Dikotomi pendidikan adalah dampak dari sistem sekuler yang dilancarkan Barat dalam sistem pendidikan kaum Muslimin. Hal ini disebarkan setelah kemerdekaan negeri-negeri kaum Muslimin diraih. Maka sistem pendidikan yang menerapkan metode intelektual sekular mendapat tempat utama dalam sistem pendidikan nasional. Fazlur Rahman merekam permasalahan ini dalam bukunya, yang mencoba mengurai sejarah dari pendidikan sekular yang melanda negeri Muslim. Ia manyatakan;
“.. Since the acquisition of political independence, education in these countries has basically only been a continuation of colonial education, which was essentially shown as a successor to colonial-formed government employees who would serve the interests of the colonial government.
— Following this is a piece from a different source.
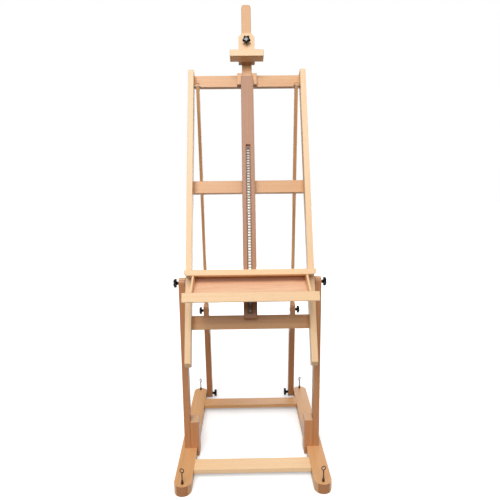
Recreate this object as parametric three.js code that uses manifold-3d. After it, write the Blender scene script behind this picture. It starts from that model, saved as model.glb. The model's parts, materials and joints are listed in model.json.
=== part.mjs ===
// Studio easel with an H-shaped frame that tilts on two posts, a sliding mast with a canvas clamp,
// a ratchet tray and two telescoping back struts. Millimetres, +Z up, +X right, +Y to the back.
// The origin is on the floor, under the middle of the whole easel.
import * as THREE from "three";
import Module from "manifold-3d";
import { mergeVertices } from "three/addons/utils/BufferGeometryUtils.js";

const wasm = await Module();
wasm.setup();

// ---------------------------------------------------------------- driving dimensions

// Clearances that fitted pieces share.
const seat_gap = 0.3; // between boards that are glued or screwed together
const slide_gap = 0.6; // round a piece that slides along another
const bore_gap = 0.35; // on the radius, round a bolt
const facets = 20; // sides of a bolt or a bore

// Base.
const base_width = 624;
const base_length = 800;
const runner_width = 69;
const runner_height = 42;
const crossbar_width = 70;
const crossbar_thickness = 19;
const front_crossbar_y = 101; // its front edge, from the runners' front ends
const rear_crossbar_y = 609;

// Posts.
const post_thickness = 26;
const post_depth = 46;
const post_inset = 15; // outer face of the post, in from the runner's outer face
const post_front_y = 247.5;
const pivot_height = 789;
const block_overhang = 10; // past the runner's inner face
const block_depth = 62;
const block_top = 166;
const block_bottom = 3;

// Tilting frame. Its own axes: x right, y to the back, z up along the frame, zero at the pivot.
const lean_deg = 21; // from the vertical
const pivot_washer = 3; // between a post and a rail
const rail_thickness = 25;
const rail_depth = 50;
const rail_foot = -343;
const rail_top = 975;
const rail_chamfer = 16;
const rail_chamfer_depth = 17;
const board_thickness = 18;
const board_width = 58;
const lower_board_z = -193.5;
const middle_board_z = 400;

// Centre column, which holds the rack and guides the mast and the tray.
const column_width = 56;
const column_thickness = 25;
const column_foot = -150;
const column_top = 945;
const groove_width = 19;
const groove_depth = 10;
const groove_foot = -131;
const groove_top = 610;
const rack_width = 11;
const rack_base = 2;
const tooth_height = 4.6;
const tooth_pitch = 12;

// Mast and canvas clamp.
const mast_width = 45;
const mast_thickness = 19.4;
const mast_foot = 135;
const mast_top = 1338;
const mast_tip_height = 22;
const mast_tip_flat = 19;
const clamp_width = 75;
const clamp_foot = 1020;
const clamp_top = 1171;
const clamp_plate_thickness = 16.7;
const clamp_chamfer_width = 15.5;
const clamp_chamfer_height = 20;
const clamp_sleeve_foot = 1036;
const clamp_sleeve_top = 1146;
const clamp_back_thickness = 12;
const clamp_bar_width = 153;
const clamp_bar_height = 34;
const clamp_bar_depth = 45.4;
const clamp_knob_z = 1126;

// Tray. Distances forward of the pivot plane are written as "out".
const ledge_inset = 1; // end of the ledge, in from the rail's outer face
const ledge_bottom = 18.5;
const ledge_height = 24.2;
const ledge_out = 84;
const ledge_chamfer = 8;
const ledge_lip = 9; // height of the lip that keeps a canvas on the ledge
const ledge_lip_thickness = 12;
const tray_side_gap = 9; // between a tray side and the rail beside it
const tray_board_thickness = 18;
const tray_board_foot = -70;
const tray_side_thickness = 8;
const tray_bottom_thickness = 6;
const tray_back_z = 0; // top of the tray bottom at its back edge
const tray_front_z = -78; // and at its front edge
const tray_front_out = 157;
const front_rail_thickness = 13.7;
const front_rail_height = 37;
const front_rail_top = -58;
const front_rail_inset = 5; // end of the tray's front rail, in from the rail's outer face
const guide_width = 17.6;
const guide_lip = 4.6;
const pawl_thickness = 8;
const pawl_pin_z = -45;
const pawl_pin_length = 64;
const pawl_pin_radius = 2.5;
const pawl_eye_radius = 6.5;
const pawl_tip_z = -96;
const pawl_notch_width = 24;
const pawl_notch_top = -28;

// Back struts: a channelled lower strut, open to the back, and a slotted lath that slides in it.
const foot_pivot_y = 763;
const foot_pivot_z = 30;
const strut_washer = 2.5; // between the strut and the rail or the runner
const strut_width = 29.5;
const strut_depth = 44;
const strut_step = 4; // the inner face steps in towards the top
const strut_step_reach = 375;
const lower_strut_reach = 540; // from the foot pivot to its top end
const channel_foot = 62; // where the channel starts above the foot pivot
const lath_thickness = 14;
const lath_depth = 28;
const lath_end = 343; // lower end of the lath from the foot pivot, as drawn
const clamp_bolt_reach = 500; // clamp bolt from the foot pivot
const tilt_forward_deg = 20; // travel of the frame from the drawn lean
const tilt_back_deg = 30;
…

In essence, the education that was created was not based on a strong foundation, nor was it a true form of responsibility”
Terjemahan bebasnya, semenjak diperolehnya kemerdekaan politik, pendidikan di negeri-negeri tersebut pada dasarnya hanyalah merupakan kelanjutan dari pendidikan kolonial, yang pada intinya ditunjukkan sebagai suksesor pegawai pemerintah bentukan kolonial yang akan melayani kepentingan pemerintah kolonial. Intinya, pendidikan yang diciptakan tidak berpijak kepada dasar yang kuat, tidak juga sebagai bentuk tanggung jawab yang benar
Sejalan dengan perkembangan zaman, paska kemerdekaan Indonesia tahun 1945, pemerintah mulai merancang kurikulum pendidikan nasional yang terus menerus mengalami perombakan hingga saat ini. Perkembangan dan penerapan atas kebijakan kurikulum di Indonesia cenderung dipolitisasi oleh kekuasaan. Setiap pergantian kekuasaan dengan berbagai alasan, setiap masa itu pula kebijakan kurikulum akan berubah.
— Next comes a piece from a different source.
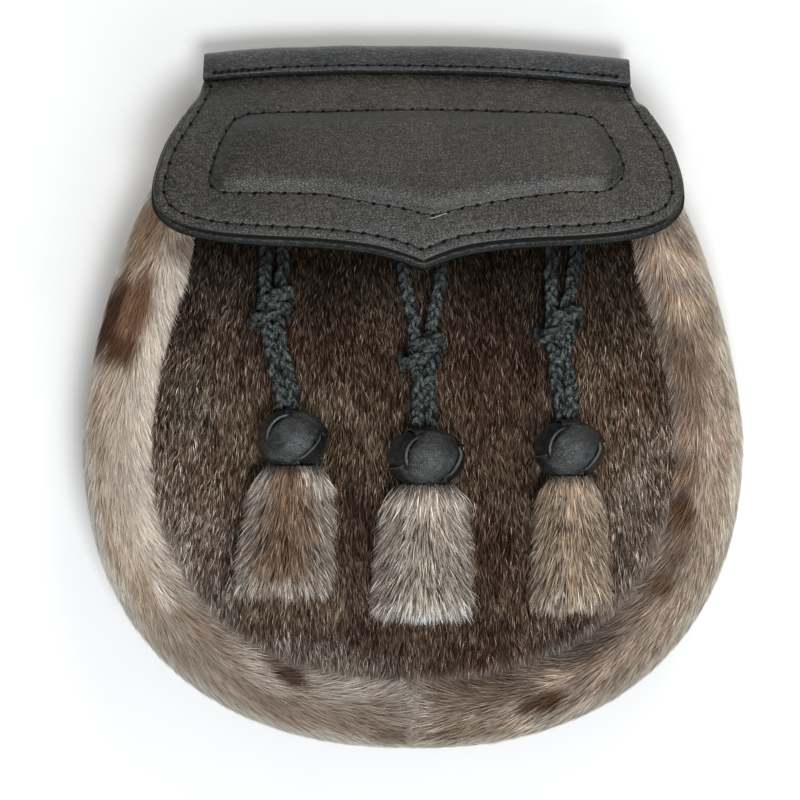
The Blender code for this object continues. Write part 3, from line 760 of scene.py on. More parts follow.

Maka ungkapan ‘ganti menteri ganti kurikulum’ menjadi jargon wajib pemerintah yang berkuasa, alih-alih pergantian kurikulum tersebut untuk kemajuan pendidikan di Indonesia di mata dunia, faktanya berbalik dengan mengantarkan rakyat Indonesia kepada keterpurukan, kemunduran bahkan nyaris tidak dapat bersaing dengan dunia internasional. Bahkan, menurut pengamatan Anzar Abdullah, “Kurikulum pendidikan di Indonesia terasing di negerinya sendiri.”
Permasalahan tentang kurikulum tidak boleh dianggap sepele, pemerintah harus memandang hal ini sebagai masalah penting yang harus segera diatasi. Jika masalah ini terus berlanjut secara otomatis berpengaruh kepada pembelajaran di sekolah, guru dan peserta didik akan mengalami kendala dalam menjalankan kurikulum yang terus-menerus mengalami pergantian. Secara tidak langsung akan menciptakan masalah baru dalam di institusi atau lembaga pendidikan.
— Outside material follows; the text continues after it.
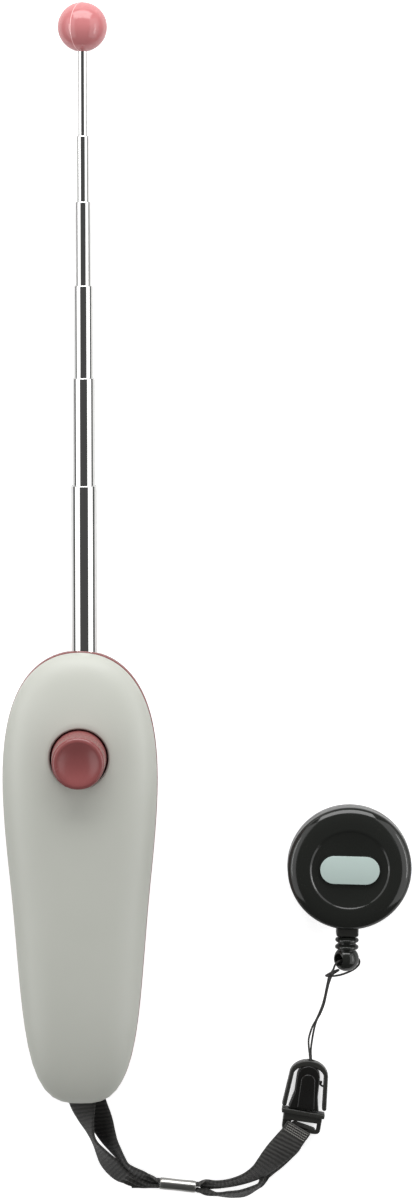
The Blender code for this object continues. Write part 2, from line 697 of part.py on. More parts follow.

Memang tidak dapat dipungkiri, problema pendidikan di Indonesia adalah warisan penjajah dengan sengaja ingin merusak sistem pendidikan dan pengajaran sesuai dengan maksud dan tujuan yang penjajah inginkan. Hal ini hingga sekarang masih menjadi ‘hantu’ yang terus merongrong sistem pendidikan di Indonesia. Padahal seharusnya sistem pendidikan warisan kolonial tersebut mestinya sudah direvisi, dievaluasi, sebab tidak selaras dengan orientasi dan tujuan pendidikan yang telah dirumuskan.
Dari temuan problema pendidikan yang telah diuraikan, permasalahan fundamental yang terletak pada implementasi kurikulum yang dipandang keluar dari nilai interpretasi terhadap sistem pendidikan nasional yang bertujuan untuk meningkatkan keimanan, ketakwaan dan akhlak mulia dalam rangka mencerdaskan kehidupan bangsa.
Sisdiknas dan UU No 12/2012 tentang Pendidikan Tinggi, kembali ditegaskan tentang tujuan pembentukan manusia beriman, bertakwa dan berakhlak mulia. Kemudian ditegaskakan dan diperinci lagi dalam Peraturan Menteri Pendidikan dan Kebudayaan tentang Standar Kompetensi Lulusan (Permendikbud No 20 tahun 2016).
Berkaca pada realita kurikulum dan peraturan di bidang pendidikan dengan jelas menegaskan urgensi iman, takwa dan akhlak mulia. Perlu diingat, jika rumusan ideal tersebut diterapkan, maka kondisi pendidikan di Indonesia tidak akan tumpang tindih seperti sekarang. Idealnya, rumusan konstitusi dalam UUD 1945 tentang pendidikan harusnya sudah antara Islam dan keindonesiaan serta tidak menciptakan dikotomi pendidikan Islam dan sistem pendidikan nasional.
Akan tetapi, sistem pendidikan nasional cenderung acuh dengan sistem pendididikan yang Islami, akibatnya kecerdasan bangsa terhalang oleh peraturan-peraturan, kurikulum dan implementasi pendidikan yang salah sasaran dan tujuan.
Semoga Menteri Pendidikan Indonesia kedepan lebih baik dalam mengatur sistem pendidikan kita. Khususnya dalam kebijakan membuat kurikulum. Baik itu kurukulum dari jenjang pendidikan dasar, pertama, menengan hingga Perguruan Tinggi.